Парни наконец решили, что пора кончать, и остановились у лестницы. Я посмотрел на них, а они тоже взглянули на меня, о чем-то поговорили, потом вытащили из карманов — если можно было назвать карманами прорехи, в которых они прятали свою добычу, — все найденные железки, покрутили их в руках, видимо прикидывая их вес и сколько можно на них заработать, потом снова посмотрели на меня, опять о чем-то поговорили и двинулись к лестнице, на которой я сидел и которая была единственным выходом в город. По мере того как они приближались, мною все больше и больше овладевала уверенность, что мимо они не пройдут, что наши судьбы сомкнулись. Что будет дальше, я не знал. Я был одинок, болен, меня мучил голод, и выбора у меня не было. Ничего у меня не было — только они, да еще море, синее и холодное. Эти люди перебрасывались короткими фразами, а потом улыбчивый — он шел впереди, легко ступая по лестнице, — повернулся к бородатому и дружески, почти нежно ему улыбнулся; тот ему не ответил, не улыбнулся — он, наверно, и не умел улыбаться. Ни на кого не глядя, он шел вперед. На одной из ступенек они остановились, и долговязый спросил:
— Ну, как дела?
Я вытащил мои железки и показал. Он наклонился, разглядывая их.
— Здорово! — воскликнул он. — На завтрак ты заработал, да и на выпивку останется, если ты горазд по этой части. Для первого раза совсем не худо. Правда?
Видимо, так оно и было. Сердитый посмотрел на мой добычу:
— Да, конечно, — проговорил он удивительно глухим, каркающим голосом и еще что-то прохрипел: ни дать ни взять — хищная птица.
— Пошли, — сказал улыбчивый. — Пора уже закусить, а нам еще чуть не до самого порта идти. Двинули!
Я тоже поднялся, неизвестно зачем, и нерешительно, растерянно потоптался на месте. Потом бросил на парня отчаянный взгляд.
— И ты тоже, пошли! — ответил он на мой безмолвный вопрос.
Не знаю, что бы я стал делать, если бы он меня не позвал.

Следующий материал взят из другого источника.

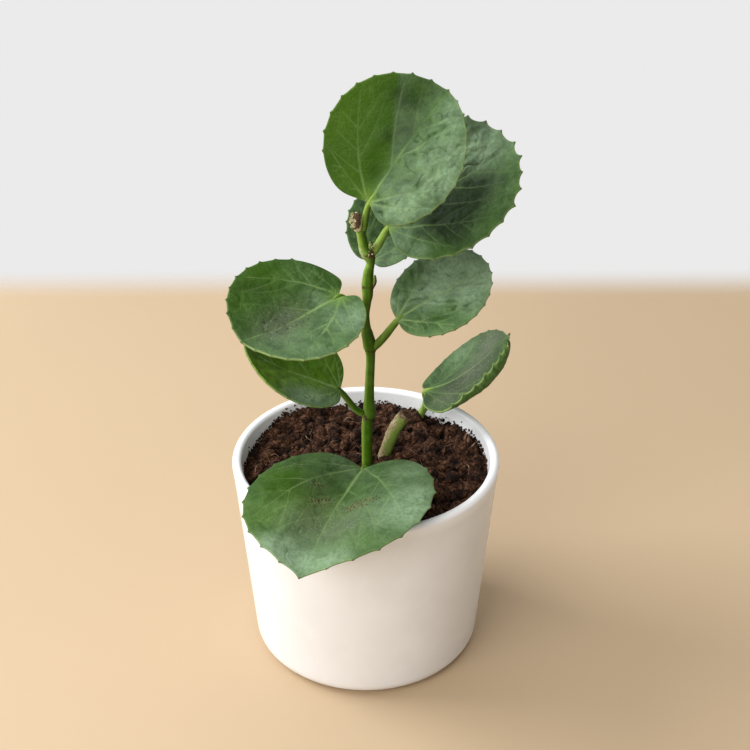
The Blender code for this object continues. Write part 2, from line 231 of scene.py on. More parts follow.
class Recipe(Tree):
    """The node tree of one finish."""

    def __init__(self, name: str) -> None:
        """Make an empty material with its output and shader.

        Args:
            name: The material's name.
        """
        self.material = bpy.data.materials.new(name)
        self.material.use_nodes = True
        super().__init__(self.material.node_tree)
        self.shader = self.graph.nodes["Principled BSDF"]

    def place(self) -> Wire:
        """Object coordinates."""
        return self.node("ShaderNodeTexCoord", result="Object")

    def flat(self) -> Wire:
        """The piece's own flat map."""
        return self.node("ShaderNodeTexCoord", result="UV")

    def channels(self, name: str) -> tuple[Wire, Wire, Wire, Wire]:
        """Read a stored tint.

        Args:
            name: The attribute's name.

        Returns:
            Its four channels.
        """
        stored = self.node("ShaderNodeAttribute", {"attribute_name": name})
        red = self.red(stored)
        return red, red.beside("Green"), red.beside("Blue"), stored.beside("Alpha")

    def red(self, colour: Wire) -> Wire:
        """First channel of a colour."""
        return self.node("ShaderNodeSeparateColor", None, {"Color": colour})

    def mix(self, factor: "Wire | float", first: "Wire | Colour", second: "Wire | Colour") -> Wire:
        """Blend two colours by the share of the second one."""
        return self.node("ShaderNodeMix", {"data_type": "RGBA", "clamp_factor": True},
                         {"Factor_Float": factor, "A_Color": first, "B_Color": second}, "Result_Color")

    def noise(self, where: Wire, size: float, detail: float = 3.0, roughness: float = 0.55) -> Wire:
        """Noise from 0 to 1, with features of a given size in metres."""
        return self.node("ShaderNodeTexNoise", None,
                         {"Vector": where, "Scale": 1 / size, "Detail": detail, "Roughness": roughness})

    def cells(self, where: Wire, size: float, feature: str = "F1", result: str = "Distance") -> Wire:
        """Voronoi cells of a given size in metres: distances in cells, or a random colour of each cell."""
        sockets = {"Vector": where, "Scale": 1 / size}
        return self.node("ShaderNodeTexVoronoi", {"feature": feature}, sockets, result)

    def bump(self, height: Wire, distance: float, strength: float = 1.0, under: Wire | None = None) -> Wire:
        """Fine relief.

        Args:
            height: Height from 0 to 1.
            distance: Relief in metres.
            strength: Share of the effect.
            under: A normal that it adds to.

        Returns:
            The changed normal.
        """
        sockets = {"Height": height, "Distance": distance, "Strength": strength}
        if under:
            sockets["Normal"] = under
        return self.node("ShaderNodeBump", None, sockets)

    def finish(self, **sockets: "Wire | float | Sequence[float]") -> Material:
        """Set the shader's sockets.

        Args:
            **sockets: Values or wires, with underscores for the spaces in the names.

        Returns:
            The finished material.
        """
        for name, value in sockets.items():
            self.connect(self.shader.inputs[name.replace("_", " ")], value)
        return self.material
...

Мы поднялись по лестнице и вышли на улицу. Звенели трамваи, скрипели телеги, лениво тащились ломовые извозчики и редкие прохожие. А море по-прежнему было безмятежно пустым. И небо — тоже.
IV
— Есть у меня приятель, испанец, — рассказывал Альфонсо Эчевериа, тот самый, улыбчивый. — Зовут его Хосе, иначе — дон Пепе. В молодости он был анархистом и даже в Чили привез свои анархические бредни. Дело было на пляже, где я подрядился красить киоски, а у Хосе был как раз приступ бродячей болезни — вот он и шлялся целыми днями по берегу. Там меня с ним и познакомил один его друг, кстати — тоже анархист. Пошли мы все вместе закусить, поднабрались порядком, и тогда Хосе пустился петь и плясать хоту. Потом вдруг помрачнел и стал орать, что надо все сломать к черту, потому что, говорил он, «разрушая, мы творим» — старая анархистская песня. После того зазвал меня к себе. Я пошел. У него водились деньги — вернее, когда-то водились, — вот тогда он и приобрел лавчонку, стал скупать и перепродавать старье, по большей части всякие железки инструменты, трубы, ключи, куски железа, свинца, бронзы. Да торговец он какой-то невсамделишный: вдруг, как он сам говорит, находит на него блажь — он закрывает свой универмаг и пускается бродить по свету. А начал он свое дело с того, что собирал куски металла здесь, в бухте Эль-Мембрильо. Зачем нужен этот металл, он не сказал. Наверное, сам не знает.